I know, I'm very late to this party. I decided to take up knitting (again) to remind myself first hand what it feels like to do the thing I ask of my students. It's been a while since I faced being a rank beginner or very rusty at something I was never good at to begin with. I wanted to do something to keep myself honest.
The photo of a very ugly sock says it all. It is becoming a sock though. I just came from a class where I showed it to my students who laughed at it at the same time they also told me how well it's coming along. I can only hope I am as kind with them as they are for me.

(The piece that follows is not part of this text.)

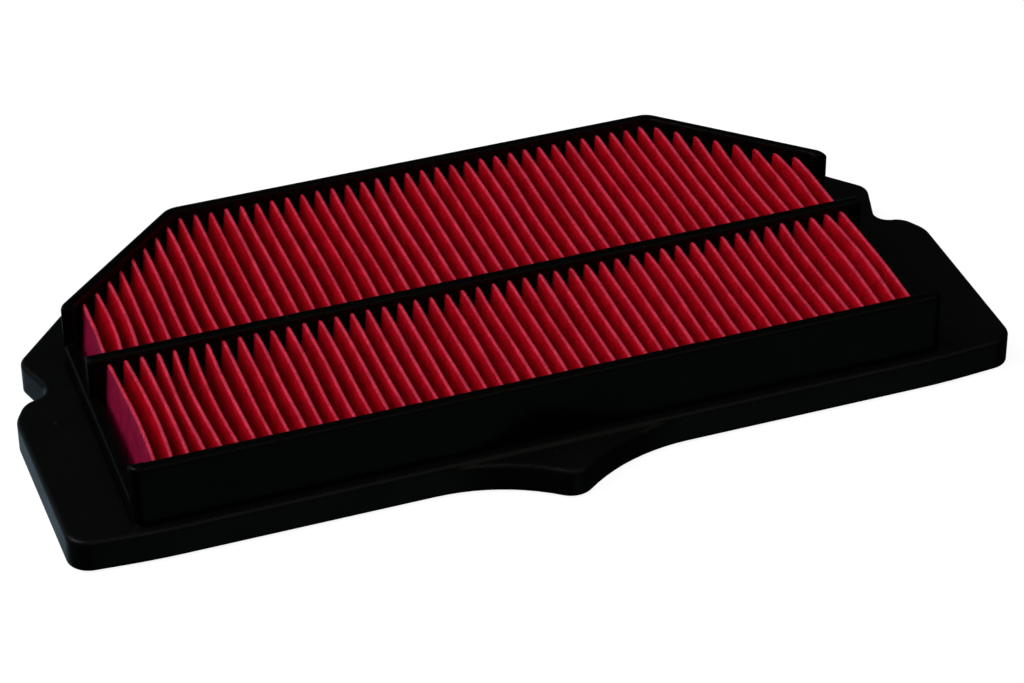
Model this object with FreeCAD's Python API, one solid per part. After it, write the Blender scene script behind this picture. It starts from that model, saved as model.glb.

The take away for me, trying something that I've attempted several times before but could not make myself get over the hump to become a knitter is that having others to want to do something for is a great motivator. I could not tell them that I tried and then come up with some dog ate it excuse. to do what I ask of them: just stay with it even if you think you are bad at it.
I do have a sock, or at least I will in the next day or two when I get to finish the toe. It will be warm and the holes in it are smaller than the ones worn in my favorite pair of socks, also this color of purple wool that I've not been able to make myself throw away despite those holes. I've stuck it through so many much more difficult things but somehow learning to knit always lost out to other concerns, but really I had a hard time looking at the mess I'd made of it and wasn't willing to take the time to fix it. I love socks. If I had only done this sooner, I'd have a whole drawer full of beautiful warm socks. No regrets, though. I can do it now.
I do have two feet though. I have hope that the second one will be better than this one. I'm looking forward to wearing them both and looking down at my feet wearing a reminder that just sticking with it most times is all that I need to do.